1En 1939, un chapitre sur le Moyen Âge ouvrait le second volume du Über den Prozess der Zivilisation de Norbert Elias. Des contraintes éditoriales ont amené Elias à le retirer de la version française parue en 19751. Aujourd’hui, les Éditions de l’EHESS le rendent enfin accessible au lectorat français. Comme le rappelle dans son introduction Étienne Anheim, médiéviste et directeur d’étude à l’EHESS, il convient de garder à l’esprit que ce texte n’avait pas vocation à être publié isolément.

2Elias y expose une concordance devenue célèbre. À la fin du Moyen Âge, l’institution de cours aristocratiques conduit à la fois à la stabilisation de l’absolutisme et à la civilisation des comportements. Cette transformation résulte d’après lui de l’évolution du socle commun des sociétés féodales européennes : une balance entre forces décentralisatrices et centralisatrices du pouvoir, qui tend vers le premier pôle au Xème siècle, puis vers le second à partir du XIIème siècle.

3Au Xème siècle, l’Empire carolingien se morcèle. Jusque-là, ceux qui parvenaient au rang de « seigneurs centraux » (p. 60) ou de rois conquéraient de nouveaux territoires. Ils entretenaient alors leur unité en concédant des terres à d’autres « seigneurs territoriaux » (p. 69) pour s’assurer de leurs loyautés, tout en leur déléguant l’administration de ces fiefs. En revanche, plus un seigneur dominait un territoire, plus il était susceptible de s’autonomiser à l’égard du roi. Elias explique ainsi l’existence de forces décentralisatrices, à la source de continuelles tensions.
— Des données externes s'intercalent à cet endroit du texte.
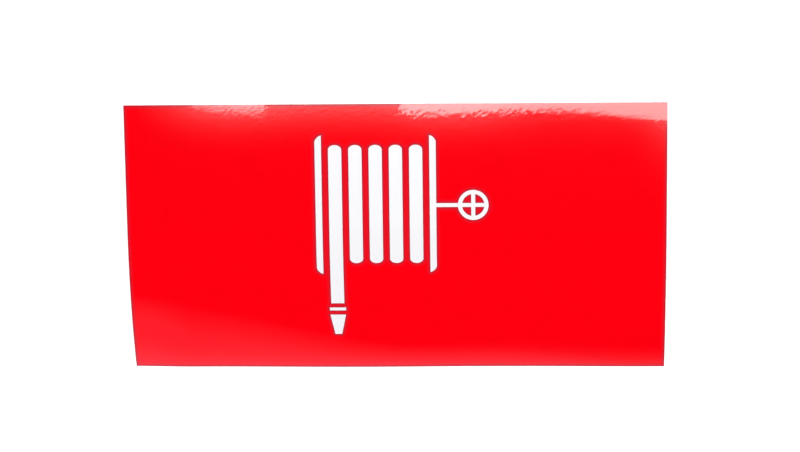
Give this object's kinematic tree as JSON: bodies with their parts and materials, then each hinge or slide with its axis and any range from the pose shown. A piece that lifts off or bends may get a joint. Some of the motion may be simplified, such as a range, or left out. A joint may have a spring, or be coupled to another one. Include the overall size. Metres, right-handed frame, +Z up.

Alors qu’elles apparaissent dès la période mérovingienne, deux facteurs rendent plus difficile de contenir ces forces centrifuges à partir du Xème siècle. Sous les Carolingiens, les guerres menées de front par le roi et ses fidèles ont pour effet de contrecarrer ces tendances, en favorisant une « intégration par la lutte » (p. 183). Ce n’est plus le cas sous les Capétiens. La Francie occidentale n’est guère menacée de l’extérieur depuis la défaite des Normands et n’a plus de territoire limitrophe à conquérir (p. 77). Les seigneurs revendiquent alors davantage de droits héréditaires sur leurs fiefs.

4Ensuite, Elias montre que l’économie du troc fournit peu d’appuis à la formation d’un corps de fonctionnaires centralisé. En période de paix, chaque seigneur tend à réguler la production et les échanges de son fief. Peu d’intermédiaires séparent la personne qui cherche un bien ou un service de celle qui peut les lui offrir. Dans chaque seigneurie, une pyramide d’obligations directes pousse chacun à être attentif au fait qu’il doit rendre des services à ses supérieurs et protéger ses subalternes. La raréfaction des campagnes militaires renvoie le roi à cet état morcelé de son territoire. Il devient alors, par effet de double bind, moins apte à réunir les forces armées qui lui permettraient d’unir ou d’affronter les autres seigneurs. L’économie de troc entretient donc l’alternance rapide entre des phases où le roi tente de conquérir de nouvelles terres, et celles où il tente tant bien que mal de conserver celles qu’il possède déjà. Pour Elias, le contrôle de la terre et la vassalité comme forme d’interdépendance sont deux faces des mêmes mécanismes de féodalisation (p. 81), qui accompagnent la désintégration de l’empire.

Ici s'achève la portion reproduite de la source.